Match History & Find Friends

Pic-Tac-Toe find friends screen showing contact list

Every completed match is saved to a local SQLite database and displayed in the Match History screen. Each entry shows the date, winner, and move count. Players can delete individual matches or reset everything. The list supports pull-to-refresh so new matches appear immediately.

The Find Friends screen requests contacts permission and maps real device contacts into the game flow. If permission is denied, it falls back gracefully to a demo contact list so the app stays usable. Once a friend is selected, both player names are passed into the game screen and used throughout: in the turn label, the winner overlay, and the match history record.

Problems & Reflection

Problem

Building the photo-tile game board was the hardest part.
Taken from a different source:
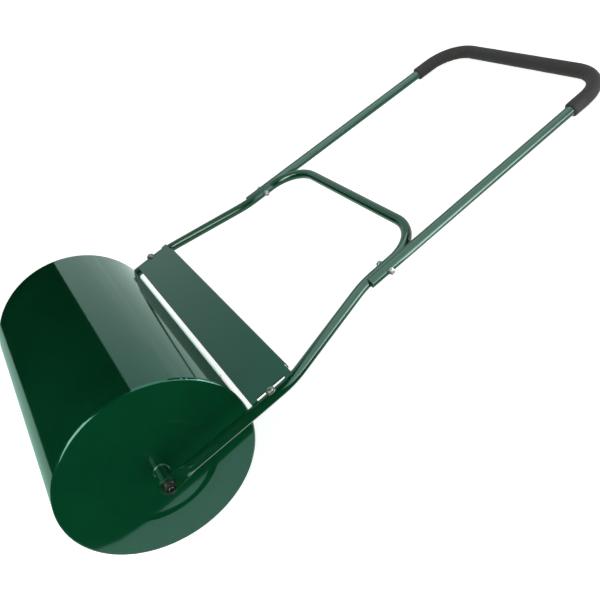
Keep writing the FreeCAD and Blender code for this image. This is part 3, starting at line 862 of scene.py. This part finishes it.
# ---- stage: floor, lights and camera ----
def stage_part(name, points, faces, material):
    """A plain piece of the stage that no gloss mirrors."""
    mesh = bpy.data.meshes.new(name)
    mesh.from_pydata(points, [], faces)
    mesh.materials.append(material)
    part = bpy.data.objects.new(name, mesh)
    bpy.context.scene.collection.objects.link(part)
    part.visible_glossy = False
    return part


def floor_part(name, outline, material):
    """A flat piece of the pale floor."""
    return stage_part(name, [(x, y, 0.0) for x, y in outline], [range(len(outline))], material)


def light_table(name, glow):
    """Matt white acrylic, very slightly mottled and lit softly from behind."""
    material, shader = new_material(name)
    cloud = noise_at(material, scale=3.0, detail=2.0).outputs["Fac"]
    tones = [(0.3, (0.80, 0.80, 0.80)), (0.7, (0.83, 0.83, 0.83))]
    link(material, colours_between(material, cloud, tones), shader, "Base Color")
    shader.inputs["Roughness"].default_value = 0.95
    shader.inputs["Specular IOR Level"].default_value = 0.0
    shader.inputs["Emission Color"].default_value = (1.0, 1.0, 1.0, 1)
    shader.inputs["Emission Strength"].default_value = glow
    return material


def softbox(name, place, facing, size, radiance, tint=(1, 1, 1), along=(0, 0, 1), in_gloss=True):
    """A rectangular soft light that shines evenly; along is the way that its second side runs.

    One in the gloss is only mirrored; the others only brighten what they shine on.
    """
    light = bpy.data.lights.new(name, "AREA")
    light.shape = "RECTANGLE"
    light.size, light.size_y = size
    light.energy = radiance * math.pi * size[0] * size[1]
    light.color = tint
    holder = bpy.data.objects.new(name, light)
    back = -Vector(facing).normalized()
    tall = (Vector(along) - back * back.dot(Vector(along))).normalized()
    turn = Matrix((tall.cross(back), tall, back)).transposed()
    holder.matrix_world = Matrix.Translation(place) @ turn.to_4x4()
    holder.visible_camera = False
    holder.visible_glossy = in_gloss
    holder.visible_diffuse = not in_gloss
    bpy.context.scene.collection.objects.link(holder)


FLOOR_REACH = 9.0
FLOOR_FRONT = -0.80
floor_acrylic = light_table("floor_acrylic", glow=0.86)
# Only this near part of the floor is mirrored, in the drum's end; it ends in a gentle curve.
NEAR_EDGE = [(0.45, FLOOR_FRONT), (0.42, -0.70), (0.38, -0.63), (0.36, -0.56), (0.34, -0.44),
             (0.328, -0.32), (0.32, FLOOR_REACH)]
NEAR_OUTLINE = [(0, FLOOR_FRONT)] + NEAR_EDGE + [(0, FLOOR_REACH)]
floor_part("floor_near", NEAR_OUTLINE, floor_acrylic)
floor_gloss = floor_part("floor_gloss", NEAR_OUTLINE, light_table("floor_gloss_acrylic", glow=0.42))
floor_gloss.visible_camera = False
floor_gloss.visible_diffuse = False
floor_gloss.visible_shadow = False
floor_gloss.visible_glossy = True
floor_part("floor_back", [(-FLOOR_REACH, FLOOR_FRONT), (0, FLOOR_FRONT), (0, FLOOR_REACH),
                          (-FLOOR_REACH, FLOOR_REACH)], floor_acrylic)
floor_part("floor_far", NEAR_EDGE + [(FLOOR_REACH, FLOOR_REACH), (FLOOR_REACH, FLOOR_FRONT)],
           floor_acrylic)
floor_part("floor_left", [(-FLOOR_REACH, -FLOOR_REACH), (FLOOR_REACH, -FLOOR_REACH),
                          (FLOOR_REACH, FLOOR_FRONT), (-FLOOR_REACH, FLOOR_FRONT)], floor_acrylic)
# A round pale backdrop stands on the floor; it only fills the view and lights nothing.
BACKDROP_R = 0.98 * FLOOR_REACH
BACKDROP_TOP = 12.0
PANELS = 96
backdrop = stage_part("backdrop",
                      [(BACKDROP_R * math.cos(angle), BACKDROP_R * math.sin(angle), z)
                       for z in (0.0, BACKDROP_TOP) for angle in turns(PANELS)],
                      [(k, (k + 1) % PANELS, PANELS + (k + 1) % PANELS, PANELS + k)
                       for k in range(PANELS)],
                      light_table("backdrop_paper", glow=0.22))
backdrop.visible_diffuse = False
backdrop.visible_shadow = False

PALE_GREEN = (0.80, 1.0, 0.94)
LEAF_GREEN = (0.60, 1.0, 0.83)
WARM = (0.92, 0.82, 0.70)
DOWN = -UP
LEFT = -RIGHT
LENGTHWAYS = Vector((0, 1, 0))
CARD_Z = 0.002
# The panel over the frame: its front edge is what the drum mirrors as a straight line.
PANEL_SWING = math.radians(2.2)
softbox("panel_light", (-1.079, 0.481, 0.50), DOWN, size=(2.3, 1.5), radiance=1.20, tint=PALE_GREEN,
        along=(-math.sin(PANEL_SWING), math.cos(PANEL_SWING), 0))
# Two low walls meet at a corner and close the gap between the panel and the horizon.
CORNER_X, CORNER_Y = -2.20, 1.25
WALL_MIDDLE, WALL_HEIGHT, WALL_RADIANCE = 0.345, 0.31, 1.24
for wall, length, across, facing in (("back", 1.48, -LENGTHWAYS, RIGHT), ("side", 2.30, RIGHT, -LENGTHWAYS)):
    middle = Vector((CORNER_X, CORNER_Y, WALL_MIDDLE)) + across * length / 2
    softbox(wall + "_wall_light", middle, facing, (length, WALL_HEIGHT), WALL_RADIANCE, PALE_GREEN)
# Two cards on the floor are mirrored low on the drum.
softbox("back_card_light", (-4.5, 4.1, CARD_Z), UP, size=(9.0, 9.8), radiance=1.17, tint=PALE_GREEN,
        along=LENGTHWAYS)
softbox("left_card_light", (-1.2, -1.7, CARD_Z), UP, size=(3.4, 1.8), radiance=0.66, tint=LEAF_GREEN,
        along=LENGTHWAYS)
# The lights that brighten the scene without being mirrored.
softbox("overhead_light", (0.3, -0.2, 2.6), DOWN, size=(2.6, 3.4), radiance=0.4, along=LENGTHWAYS,
        in_gloss=False)
softbox("side_light", (0.9, 0.3, 0.75), (-0.68, -0.45, -0.60), size=(0.5, 0.5), radiance=2.6,
        in_gloss=False)
softbox("front_light", (0.45, -1.05, 0.70), (-0.30, 0.55, -0.50), size=(0.6, 0.5), radiance=4.8,
        in_gloss=False)
# The lights that the tubes and the drum's rim mirror as bright lines.
softbox("sky_light", (1.0, 2.3, 2.2), DOWN, size=(4.6, 3.0), radiance=3.2, along=LENGTHWAYS)
softbox("streak_light", (1.255, 1.19, 0.003), UP, size=(1.85, 2.16), radiance=14.0, along=LENGTHWAYS)
softbox("tube_light", (3.2, 1.9, 1.1), LEFT, size=(3.0, 2.0), radiance=3.5)
softbox("rim_light", (1.45, -1.35, 1.46), (-1.20, 0.85, -1.16), size=(2.0, 1.3), radiance=12.0,
        tint=WARM, along=(-0.40, -1.21, -0.48))
softbox("rim_top_light", (0.35, -1.42, 2.05), DOWN, size=(1.7, 1.0), radiance=9.0, tint=WARM,
        along=LENGTHWAYS)

world = bpy.data.worlds.new("studio")
world.use_nodes = True
background = world.node_tree.nodes["Background"]
background.inputs["Color"].default_value = (1.0, 1.0, 1.0, 1)
background.inputs["Strength"].default_value = 0.20
bpy.context.scene.world = world
world.cycles_visibility.glossy = False
bpy.context.scene.view_settings.view_transform = "Standard"

LENS = 39.64
SENSOR = 36.0
CAMERA_PLACE = Vector((1.01615, -0.17435, 0.83524))
CAMERA_AIM = Vector((0.01006, -0.08583, 0.0))
CAMERA_ROLL = math.radians(-42.545)
camera_data = bpy.data.cameras.new("camera")
camera_data.lens = LENS
camera_data.sensor_width = SENSOR
camera = bpy.data.objects.new("camera", camera_data)
look = (CAMERA_AIM - CAMERA_PLACE).to_track_quat("-Z", "Y").to_matrix().to_4x4()
camera.matrix_world = Matrix.Translation(CAMERA_PLACE) @ look @ Matrix.Rotation(CAMERA_ROLL, 4, "Z")
bpy.context.scene.collection.objects.link(camera)
bpy.context.scene.camera = camera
The core challenge was adapting a classic Tic-Tac-Toe win algorithm to work with a photo-based data structure. Each cell needed to hold an image URI and a player tag rather than a simple string, which meant rethinking how board state was stored and checked. I worked through the algorithm using documentation, tutorials, and a lot of iteration before the logic felt clean and reliable.

Problem

The widget idea had to be cut due to platform constraints.

Our original vision included a home screen widget so friends could see the game board without opening the app, similar to Locket. Xcode and Android Studio both blocked this at the native level within our project setup. We raised it with our professor, who confirmed the timeline made it out of scope. The core app became the focus, and the widget remains part of the longer-term vision.

Challenge

The prototype plays on one device. The vision is async multiplayer.

For this course submission, both players pass and play on the same phone, taking turns. The real concept is different: each friend downloads the app and plays from their own device on their own time, like a slow-burn game between friends. The infrastructure for this is already in the codebase with Firebase Firestore and Auth set up and ready. Completing the multiplayer layer is the next step.

What I Learned

This was my first full mobile app, and it taught me to think in systems.

Pic-Tac-Toe was my first time building a complete React Native application from scratch: authentication, navigation, local storage, a live game state, external APIs, and a local database all working together. The biggest shift was learning to think about state, what lives where, how screens talk to each other, and how to keep the experience feeling seamless even when a lot is happening behind the scenes. I came out of this project a significantly more confident developer.